By The Washington Post · Michele Lerner · BUSINESS, PERSONAL-FINANCE, US-GLOBAL-MARKETS
The average for a 30-year fixed-rate mortgage reached 2.88%, down from 2.90%, with an average 0.8 point, according to a Freddie Mac report released Thursday. (A point is a fee buyers pay, in addition to the interest rate, that equals 1% of the loan.) The average rate is substantially down from what it was a year ago - 3.65%.
The 15-year fixed-rate average reached 2.36%, down from 2.40%, with an average 0.7 point. The five-year adjustable-rate average at 2.90%, with an average 0.2 point, was unchanged from the previous week. The 15-year rate was 3.14% and the five-year was 3.38% a year ago.
"Mortgage rates are in a holding pattern because we have lots of big things looming and investors are waiting to see what happens," said Danielle Hale, chief economist with Realtor.com. "Obviously, they're waiting on the election results, but also on the next stimulus plan, which seems to start and stall. I expect mortgage rates to stay stable and not go up or down much until we get some of this big news."
Freddie Mac's Primary Mortgage Market Survey, from which the averages are derived, is confined to rates on conventional home loans for borrowers who make a 20% down payment and have excellent credit. Rates are likely to be higher for borrowers who make a smaller down payment and who have a lower credit score.
The yield on 10-year Treasury notes, Federal Reserve policies, the stock market and other economic indicators as well as the volume of mortgage applications also all play a role in determining rates individual borrowers are offered from week to week.
Pending home sales, which are homes that are under contract but have not yet gone to closing, rose by 24.2% in August compared to August 2019, according to the National Association of Realtors. They were also up 8.8% compared to July. The buyers of these homes are in the process of finalizing their mortgage loans, which contributes to high loan demand.
At the same time, mortgage applications for the week dropped - not so much from declining demand but from lenders trying to deal with an overwhelming interest from borrowers by curtailing the number of applications they will accept.
Lenders who "have been able to increase business capacity continue to offer more competitive rates than others who have been forced to slow volume with higher, less competitive rate offerings to consumers," said Paul Buege, president and COO of Inlanta Mortgage in Pewaukee, Wis. "Lenders who have been forced to slow business by offering less competitive rates will usually adjust their refinance price offerings, but not their rates on mortgage loans to purchase a home."
Because the Federal Reserve intends for at least the next two years to continue buying bundles of mortgages sold to investors called mortgage-backed securities, or MBSs, analysts say they expect home loan rates to remain at near historically low levels for the long term. Still, many lenders advise potential borrowers not to wait.
"The advice offered by most lenders: Act now and take advantage of the historically low rates to finance the purchase of a home or refinance a current mortgage," Buege said. "Most agree rates will not drop much further, but have a slight chance of increasing.
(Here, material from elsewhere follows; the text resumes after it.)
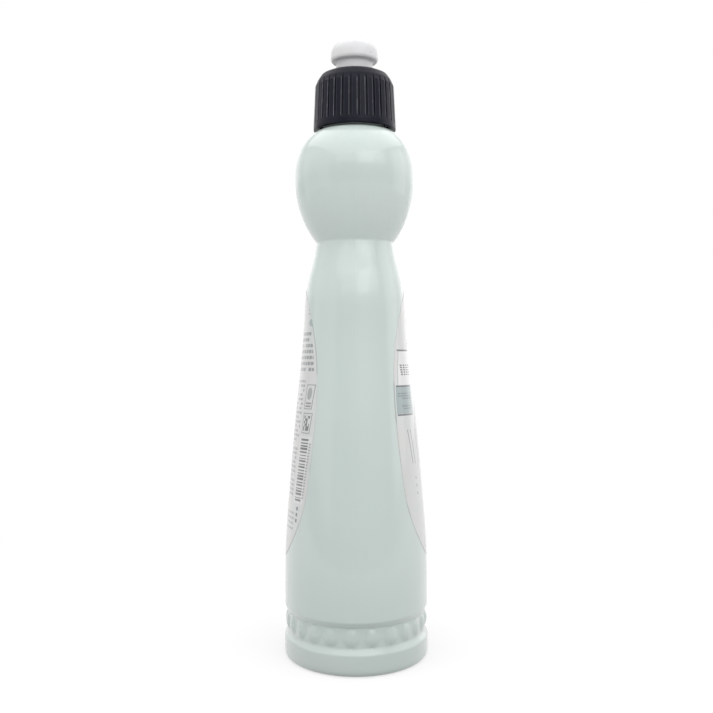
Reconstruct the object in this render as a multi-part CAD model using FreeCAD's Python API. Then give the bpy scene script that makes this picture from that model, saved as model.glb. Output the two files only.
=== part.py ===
import FreeCAD, Part
import math
import os

from FreeCAD import Matrix, Vector

# Squeeze bottle with a screw cap and a push-pull nozzle. Millimetres, +Z up.
# The origin is at the centre of the foot, on the surface that the bottle stands on.
# The wide faces look along -Y (front) and +Y (back), so X is the wide way of the oval.

# ---------------------------------------------------------------- driving dimensions
BASE_OVAL = 1.30            # width over depth of the foot and the lower body
WALL = 0.9                  # wall of the blown bottle

FOOT_HALF_DEPTH = 27.7
FOOT_CORNER = 3.0           # rounding of the foot's lower edge
FOOT_TOP = 8.4              # where the foot rounds over into the bead band
FOOT_ROLL = (27.25, 9.85)   # radius and height half way over that rounding
BAND_HALF_DEPTH = 26.3      # floor of the bead band
BAND_BOTTOM = 10.6
BAND_TOP = 18.6
BRIM_ROLL = (27.05, 19.05)  # radius and height half way round the body's lower edge
BRIM_TOP = 20.1             # where that rounding ends
BODY_BOTTOM = 21.0
BODY_HALF_DEPTH = 27.5
PUSH_UP = 3.4               # height of the hollow under the foot
PUSH_UP_MIDDLE = (12.5, 2.5)    # radius and height half way along the hollow's curve
PUSH_UP_EDGE = (22.6, 0.35)     # radius and height where that curve ends
LAND_INSIDE = 23.0
LAND_TRIM = 0.05            # how much is trimmed off the foot to make its land flat

WAIST_Z = 158.4
WAIST_RADIUS = 15.0
OVAL_ENDS_Z = 36.0          # the oval starts to turn round above this height
# Height and half depth of the body, from the straight lower stretch up to the waist.
BODY_STATIONS = [
    (BODY_BOTTOM, BODY_HALF_DEPTH),
    (OVAL_ENDS_Z, 27.4),
    (60.0, 25.9),
    (94.0, 22.9),
    (128.0, 19.75),
    (145.0, 17.6),
    (153.5, 15.6),
    (WAIST_Z, WAIST_RADIUS),
]
# Radius and height of the globe, from the waist up to the edge of its shoulder.
GLOBE_CURVE = [
    (18.7, 164.2),
    (21.6, 171.2),
    (23.2, 178.2),
    (23.5, 183.5),
    (22.9, 190.0),
    (21.0, 195.0),
    (18.3, 198.6),
    (15.8, 200.8),
]
SHOULDER_ROLL = (14.1, 201.5)       # half way over the shoulder's edge, outside the wall
SHOULDER_ROLL_INSIDE = (13.1, 200.3)

BEAD_COUNT = 25
BEAD_START = 0.25           # first bead's distance past the +X end, as a share of the spacing
BEAD_SPHERE = 5.6           # radius of the sphere that each bead is a cap of
BEAD_RISE = 1.0             # how far a bead stands out of the band

NECK_RADIUS = 12.0
NECK_BORE = 10.6
NECK_BASE = 201.7
NECK_TOP = 218.0
NECK_LIP_BEVEL = 0.4
TRANSFER_BEAD_RADIUS = 13.0
TRANSFER_BEAD_HEIGHTS = (203.6, 204.3, 205.1, 205.5)    # of its four corners

THREAD_PITCH = 4.2
THREAD_TURNS = 1.5
NECK_THREAD_START = 208.2
NECK_THREAD_CREST = 13.1
NECK_THREAD_WIDTHS = (2.3, 0.9)     # at the root and at the crest
CAP_THREAD_WIDTHS = (1.9, 0.8)
THREAD_SINK = 0.25          # how far a thread's root is sunk in what carries it
THREAD_DROP = 1.5           # how far the cap's thread lies below the neck's thread

CAP_BOTTOM = 202.3
CAP_RIM_RADIUS = 16.0
CAP_RIM_TOP = 204.0
CAP_RIM_BEVEL = 0.4
CAP_SKIRT_LOW = 15.95
CAP_SKIRT_HIGH = 15.25
RIB_TOP = 219.2             # the ribs end here in short bevels under the dome
DOME_FOOT_RADIUS = 14.85
DOME_FOOT_Z = 220.1
DOME_MIDDLE = (13.35, 222.7)    # radius and height half way up the dome
CAP_PLATEAU_RADIUS = 10.6
CAP_PLATEAU_Z = 224.6
CAP_BORE = 13.4
CAP_LEAD_IN = 0.8           # bevel at the mouth of the bore
CAP_THREAD_CREST = 12.35
CAP_CEILING = 219.0
CAP_TOP_WALL = 1.4          # thickness of the plateau round the chimney
PLUG_OUTSIDE = 10.5         # ring that slides into the neck's bore
PLUG_INSIDE = 9.6
PLUG_BOTTOM = 215.4
PLUG_BEVEL = (0.3, 0.9)     # width and height of the bevels at its lower edge
PLUG_BRACE = 2.0            # bevel inside, where the ring meets the plateau
GRIP_GROOVES = 32
GROOVE_START = 0.5          # first groove's turn past +X, as a share of the spacing
GROOVE_WIDTH = 0.95
GROOVE_FLOOR = 0.45
GROOVE_DEPTH = 0.6
GROOVE_BOTTOM = 204.7
GROOVE_TOP = 222.4

CHIMNEY_RADIUS = 5.6
CHIMNEY_BORE = 4.4
CHIMNEY_TOP = 234.2
CHIMNEY_TIP_RADIUS = 5.3
CHIMNEY_BEAD_RADIUS = 5.85  # the ring that stops the nozzle
CHIMNEY_BEAD_HEIGHTS = (232.4, 232.7, 233.1, 233.3)     # of its four corners
PIN_RADIUS = 1.55
PIN_TOP = 237.4
PIN_BEVEL = (0.35, 0.5)     # width and height
SPOKES = 3
SPOKE_WIDTH = 1.0
SPOKE_BOTTOM = 232.8
SPOKE_TOP = 234.0
SPOKE_REACH = 4.7           # from the axis into the chimney's wall

NOZZLE_NECK_RADIUS = 7.2
NOZZLE_NECK_TAPER = 0.1
NOZZLE_BOTTOM = CAP_PLATEAU_Z + 0.2
NOZZLE_RIM_RADIUS = 9.2
NOZZLE_RIM_BOTTOM = 228.9
NOZZLE_RIM_CORNER = 0.5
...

If you have a reason to act, do it now."
Another possible reason not to wait, according to experts: Rising home prices might offset the savings generated by low mortgage rates.
Borrowers taking out a $400,000 loan at this week's 2.88% would save about $170 per month, or more than $2,000 per year, compared to borrowers taking out that same loan at 3.65%, the rate this time last year.
"But keep in mind that a $400,000 loan with a 20% down payment would be a $500,000 property, which would look different than a $500,000 property a year ago because prices have risen so dramatically," Hale said. "If prices are up 10% compared to last year, that $500,000 house would have cost $450,000. So, basically, low rates are saving only about $2 or $3 a month and are just offsetting the price increases. Low rates are helpful, but it depends on how long you've been shopping for a home whether they help that much."
In a statement, Sam Khater, Freddie Mac's chief economist, added: "We're seeing potential home buyers who now have more purchasing power and many current homeowners who have the option to refinance their loan for a better rate. However, several factors could disrupt this activity, including high home prices, low inventory and lender capacity."
The inability of lenders to keep up with the crush of demand for home loans is playing out in the weekly Mortgage Bankers Association report. The market composite index, which measures the total volume of applications, dropped 4.8%. The purchase index slid 2% but was 22% higher than a year ago. The refinance index fell 7% from a week earlier but was 52% higher than a year ago.
"There are indications that refinance rates are not decreasing to the same extent as rates for home purchase loans, and that could explain last week's decline in refinances," Joel Kan, MBA's associate vice president of economic and industry forecasting, said in a statement. "Many lenders are still operating at full capacity and working through operational challenges, ultimately limiting the number of applications they are able to accept."